Şimdi Tayyip Erdoğan döneminde süren yargılamalar yani Ergenekon, Balyoz ve Askeri Casusluk davaları, siyasi davalar değil midir? Bu davalar, ölümlere sebebiyet vermiş değil midir? Ağır hasta olduğu raporlarla belli olan Prof. Dr. Fatih Hilmioğlu’nu hâlâ içeride tutmak cinayete teşebbüs değil midir? Tayyip Erdoğan, bu konularda hiç sesini çıkarmış mıdır ki Bangladeş’de 369 kişinin ölümünden sorumlu tutulan bir dini/siyasi liderin idam edilmesine sessiz kalanları eleştiriyor?
Bir defa, Abdülkadir Molla’yı Türkiye’de tanıyanlar, Cemaat-i İslami örgütüyle ilişkisi olanlardır. Bu gruplar dışında, olayın iç yüzünü bilen yoktur. Kaldı ki Tayyip Erdoğan’ın Libya’da, Suriye’de kimi, niçin desteklediği de ortadadır. Kıbrıs savaşında Türkiye’ye yardım etmiş Kaddafi’nin ve on binlerce Libyalının öldürülmesinden, Suriye’de el-Nusra gibi terörist grupların desteklenerek insanların katledilmesinden sorumlu tutulan bir siyasi şahsiyetin, Bangladeş’te doğru tarafta olduğuna kim güvenebilir?
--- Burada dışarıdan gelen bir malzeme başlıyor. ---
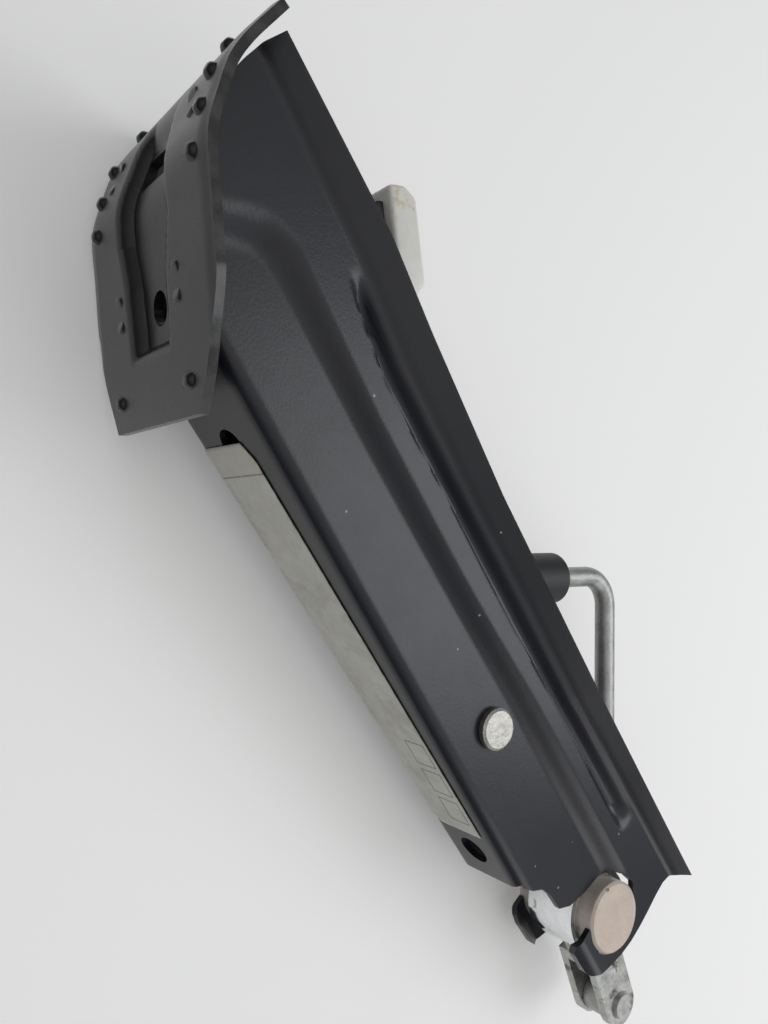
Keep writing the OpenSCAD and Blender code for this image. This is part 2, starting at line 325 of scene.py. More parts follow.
# smooth dark dip coat with fine orange peel, thin scratches, pale specks and worn edges
def makeBlackCoat(name, s):
    made, tree, shader, at = startMaterial(name)
    cloud = place(tree, mottle, at, Scale=s["cloud"], Contrast=1.6)
    colour = mixColour(tree, cloud, s["dark"], s["light"])
    colour = mixColour(tree, place(tree, scratches, at, Scale=s["lines"], Amount=0.30), colour, s["scuff"])
    colour = mixColour(tree, place(tree, specks, at, Scale=330.0, Share=0.010, Size=0.16), colour, (0.30, 0.28,
        0.25))
    colour = mixColour(tree, place(tree, edgeWear, at, Scale=150.0, Reach=0.16), colour, s["scuff"])
    tree.links.new(colour, shader.inputs["Base Color"])
    tree.links.new(span(tree, place(tree, mottle, at, Scale=45.0, Contrast=1.5), s["rough"][0], s["rough"][1]),
        shader.inputs["Roughness"])
    shader.inputs["Specular IOR Level"].default_value = s["gloss"]
    addBump(tree, shader, noise(tree, at, 900.0, 2.0), 0.10, 0.0004)
    return made


# bright plating: grey clouds, dark stains, fine scratches
def makePlated(name, s):
    made, tree, shader, at = startMaterial(name)
    cloud = place(tree, mottle, at, Scale=s["cloud"], Contrast=s["contrast"])
    colour = mixColour(tree, cloud, s["dark"], s["light"])
    stain = ramp(tree, noise(tree, at, s["stainScale"], 4.0, 0.65), [(s["stainFrom"], 0.0),
        (s["stainFrom"] + 0.12, 1.0)])
    colour = mixColour(tree, stain, colour, s["stain"])
    tree.links.new(colour, shader.inputs["Base Color"])
    shader.inputs["Metallic"].default_value = s["metal"]
    tree.links.new(span(tree, cloud, s["rough"][0], s["rough"][1]), shader.inputs["Roughness"])
    line = place(tree, scratches, at, Scale=90.0, Amount=0.6)
    height = combine(tree, "SUBTRACT", noise(tree, at, s["bumpScale"], 3.0), combine(tree, "MULTIPLY", line, 0.6))
    addBump(tree, shader, height, s["bump"], 0.0005)
    return made


# moulded plastic: slight cloud, dark grease marks, soft bump; a little light passes into pale ones
def makePlastic(name, s):
    made, tree, shader, at = startMaterial(name)
    cloud = place(tree, mottle, at, Scale=s["cloud"], Contrast=1.8)
    colour = mixColour(tree, cloud, s["dark"], s["light"])
    mark = ramp(tree, noise(tree, at, s["markScale"], 5.0, 0.7), [(s["markFrom"], 0.0), (s["markFrom"] + 0.07,
        1.0)])
    colour = mixColour(tree, mark, colour, s["mark"])
    tree.links.new(colour, shader.inputs["Base Color"])
    tree.links.new(span(tree, cloud, s["rough"][0], s["rough"][1]), shader.inputs["Roughness"])
    if s.get("glow"):
        shader.inputs["Subsurface Weight"].default_value = s["glow"]
        shader.inputs["Subsurface Radius"].default_value = (1.0, 0.9, 0.75)
        shader.inputs["Subsurface Scale"].default_value = 0.004
    addBump(tree, shader, noise(tree, at, s["bumpScale"], 3.0), s["bump"], 0.0004)
    return made


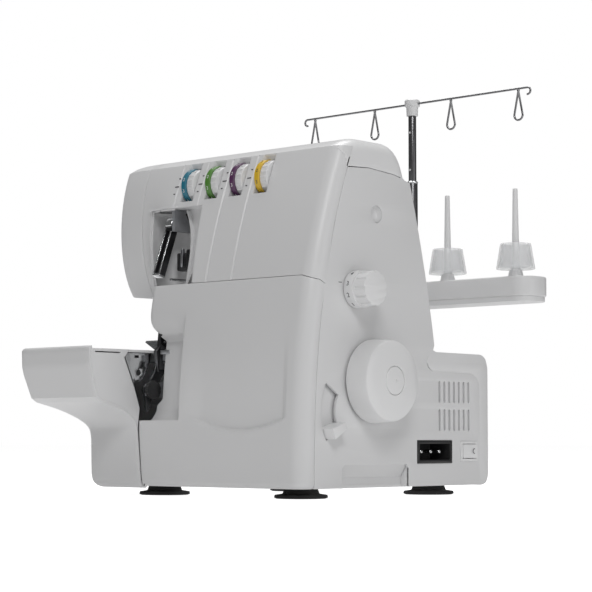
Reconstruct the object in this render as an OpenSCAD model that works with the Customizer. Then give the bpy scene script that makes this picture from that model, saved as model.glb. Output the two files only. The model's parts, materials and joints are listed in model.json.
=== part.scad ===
// Overlock sewing machine: cast frame, plastic covers, drive, needle and looper parts, thread stand.
// X runs to the right (handwheel side), Y to the back, Z up. The origin is on the table, midway
// between the four feet. All sizes are in millimetres.

/* [Body] */
// Distance from the middle of the feet to the right-hand face
right_x = 110; // [100:1:140]
// Distance from the middle of the feet to the left end of the head
head_left_x = 143; // [138:1:172]
// Distance from the middle of the feet to the front of the door
front_y = 114.6; // [110:0.5:130]
// Distance from the middle of the feet to the back of the motor bump
rear_y = 129; // [122:1:160]
// Height of the cloth plate above the table
bed_z = 124.5; // [120:0.5:150]
// Clear height between the cloth plate and the head
throat_h = 50; // [45:1:62]
// Height of the head, from its underside to the front edge of the top
head_h = 114; // [108:1:140]
// Rise of the top over its front edge
crest_h = 8.5; // [6:0.5:12]
// Wall thickness of the plastic covers
wall = 2.6; // [2.1:0.1:3.2]
// Gap between neighbouring covers
seam = 0.5; // [0.3:0.1:0.8]

/* [Feet] */
// Height of the rubber feet
foot_h = 8; // [6:0.5:10]
// Radius of the sucker disc of a foot
foot_r = 22; // [17:0.5:26]
// Radius of a foot's neck
foot_neck_r = 13.6; // [10:0.2:14.5]
// Sideways distance from the middle to a foot
foot_x = 80; // [76:1:84]
// Front-to-back distance from the middle to a foot
foot_y = 82.5; // [76:0.5:84]

/* [Left cover] */
// Distance from the middle to the right-hand end wall of the left cover
cover_right_x = 80; // [79:0.5:82]
// How far the left cover reaches left of its end wall
cover_len = 86; // [84:1:100]
// How far the cloth tray stands out in front of the door
tray_out = 53.4; // [44:0.1:64]
// Depth of the cloth tray's front wall
tray_h = 42; // [35:1:50]

/* [Door] */
// Height of the door's top edge above the cloth plate
door_over_bed = 55.5; // [50:0.5:60]
// How far the door slides right to unlatch
door_slide = 8; // [5:0.5:10]

/* [Drive] */
// Radius of the handwheel at its rim
wheel_r = 34.5; // [28:0.5:42]
// Thickness of the handwheel
wheel_w = 22; // [18:1:27]
// Radius of the main shaft
shaft_r = 6; // [5:0.25:7.5]
// Throw of the crank on the main shaft
crank_throw = 8; // [6:0.5:10]
// Radius of the pulley on the main shaft
pulley_r = 26; // [20:1:32]
// Radius of the motor's pulley
motor_pulley_r = 9; // [7:0.5:11]
// Radius of the motor
motor_r = 27; // [22:0.5:29]
// Radial clearance of every running fit
fit = 0.04; // [0.02:0.01:0.08]

/* [Controls] */
// Radius of the stitch-length knob
knob_r = 15.4; // [12:0.2:18.6]
// Length of the stitch-length knob
knob_len = 21; // [17:0.5:26]
// Radius of a thread-tension dial
dial_r = 16; // [13:0.5:16.3]
// Width of a thread-tension dial
dial_w = 13; // [11:0.5:15]
// Distance between neighbouring dials
dial_pitch = 29.3; // [27:0.1:31]

/* [Needle and presser] */
// Radius of the needle bar
needle_bar_r = 3.6; // [3:0.1:4.4]
// Radius of the presser bar
presser_bar_r = 4; // [3.4:0.1:4.8]

/* [Thread stand] */
// Distance from the column to an inner spool pin
pin_pitch = 45; // [40:1:50]
// Distance from the column to an outer spool pin
pin_reach = 120; // [105:1:144]
// Width of the spool tray, front to back
tray_w = 40; // [34:1:44]
// Height of the spool tray's top above the cloth plate
stand_rise = 59.5; // [54:0.5:68]
// Height of a spool pin above the tray
pin_h = 82; // [68:1:84]
// Largest radius of a cone adapter
cone_r = 16.8; // [14:0.2:19]
// Outer radius of the column's fixed tube
column_r = 4.7; // [4.4:0.1:5.8]
// Height of the guide wire above the tray
wire_rise = 171; // [165:1:190]

/* [Hidden] */
$fn = 64;
eps = 0.01;
far = 400;

// Heights worked out from the driving sizes
head_z = bed_z + throat_h;
shoulder_z = head_z + head_h;
crest_z = shoulder_z + crest_h;
door_z = bed_z + door_over_bed;
bump_z = bed_z - 3;
body_z = foot_h;
plate_t = 2.5;
frame_z = body_z + plate_t + 1.5;

// Side outline of the body, as (y, z) points
shoulder_y = -(front_y - 48.6);
slope_top_y = 21;
slope_foot_y = 55;
bump_round = 13;
heel_round = 10;
arc_n = 10;

function bezier(p, t) = p[0] * pow(1 - t, 3) + 3 * p[1] * t * pow(1 - t, 2)
    + 3 * p[2] * pow(t, 2) * (1 - t) + p[3] * pow(t, 3);
function curve(p, n) = [for (i = [0:n]) bezier(p, i / n)];
function arc(c, r, a, b, n = 8) = [for (i = [0:n]) let (t = a + (b - a) * i / n)
    c + r * [cos(t), sin(t)]];
function share_z(s) = body_z + s * (shoulder_z - body_z);
front_curve = [[-front_y, body_z], [-front_y - 0.4, share_z(0.36)],
    [-front_y + 7.6, share_z(0.65)], [shoulder_y, shoulder_z]];
brow_curve = [[shoulder_y, shoulder_z], [shoulder_y + 8, shoulder_z + 4.5],
    [shoulder_y + 16, crest_z], [shoulder_y + 28, crest_z]];
nape_curve = [[-9, crest_z], [8, crest_z], [16, crest_z - 12], [slope_top_y, crest_z - 30]];
slope_curve = [[slope_top_y, crest_z - 30], [34, crest_z - 72], [slope_foot_y - 6, bump_z + 42],
    [slope_foot_y, bump_z]];
outline = concat(
    curve(front_curve, 14),
    [for (i = [1:6]) bezier(brow_curve, i / 6)],
    curve(nape_curve, 6),
    [for (i = [1:8]) bezier(slope_curve, i / 8)],
    arc([rear_y - bump_round, bump_z - bump_round], bump_round, 90, 0),
    arc([rear_y - heel_round, body_z + heel_round], heel_round, 0, -90, 5));

// Moves every edge of a closed outline in by d, with mitred corners
function unit(v) = v / norm(v);
function in_normal(a, b) = let (u = unit(b - a)) [u[1], -u[0]];
function inset(p, d) = let (n = len(p)) [for (i = [0:n - 1])
    let (u = in_normal(p[(i + n - 1) % n], p[i]), v = in_normal(p[i], p[(i + 1) % n]))
    p[i] + d * (u + v) / (1 + u * v)];

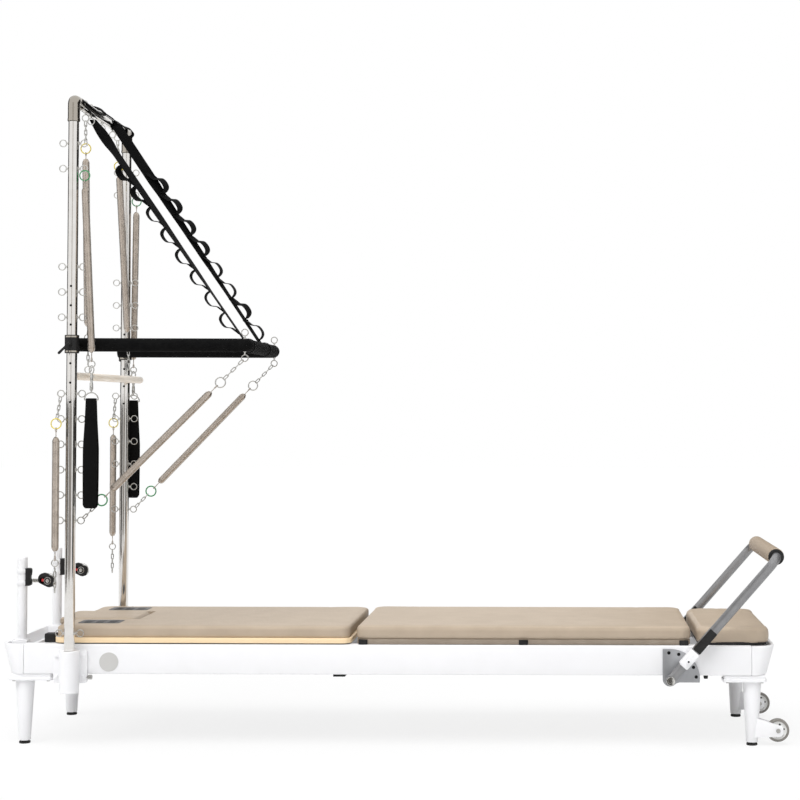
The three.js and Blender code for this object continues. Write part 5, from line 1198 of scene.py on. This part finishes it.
ROLL_EYE_Z, ROLL_TAG_Z, ROLL_COIL_FOOT_Z = 2058, 1956, 1364
for side, sign in SIDES:
    eye = Vector((TOWER_X, sign * ROLL_EYE_Y, ROLL_EYE_Z))
    bar_eye = roll_centre + roll_way * (sign * SCREW_EYE_PLACE) + Vector((0, 0, SCREW_EYE_TOP))
    down = (bar_eye - eye).normalized()
    tag = eye + down * ((eye.z - ROLL_TAG_Z) / -down.z)
    coil_top = tag + down * 33
    coil_foot = eye + down * ((eye.z - ROLL_COIL_FOOT_Z) / -down.z)
    ring_centre = coil_foot + down * 37
    bm = bmesh.new()
    hanging_spring(bm, eye, tag, coil_top, coil_foot, ring_centre, bar_eye + Vector((0, 0, 2)), (0, 2, 3))
    made_piece(
        "roll_down_coil_" + side, bm, SPRING_FINISHES, "roll_down_bar",
        ["roll_down_spring_" + side], crease=60,
    )

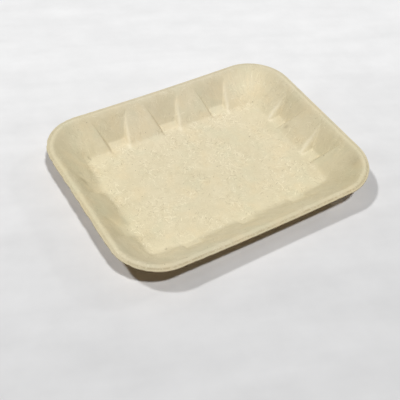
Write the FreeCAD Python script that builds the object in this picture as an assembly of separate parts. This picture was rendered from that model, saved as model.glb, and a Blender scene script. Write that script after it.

Üstelik Türkiye’de hukuk faciaları yüzünden gözümüzün önünde insanlar ölüyor, Tayyip Erdoğan ve destekçileri, bu adaletsiz düzeni durdurmak için hiçbir çaba göstermiyor.


***


Gerçekten de bu siyasi yargılamaların artık bitmesi gerekmiyor mu? Herkesin yaptığı yanına kâr mı kalacak zannediliyor? Sahte belgelerle insanları mahkûm ettireceksin, sonra da adalete güvenilmesi gerektiğini söyleyeceksin! Bu sahte belge düzenleme işini organize edenler, hedef tahtasına seni oturtunca da “Çeteler, TBMM’nin yetkisini kullanamaz” diyeceksin!
Evet Tayyip Erdoğan’ın tavsiye ettiği gibi bu ağır saldırılara rağmen, Türk milletinin de siyasi mücadeleyi bırakmaması gerekir. Çünkü çekilmek, meydanı mevcut güçlere bırakmak anlamına gelir!
Mevcut güçler, bu adaletsizlikleri yapanlardır!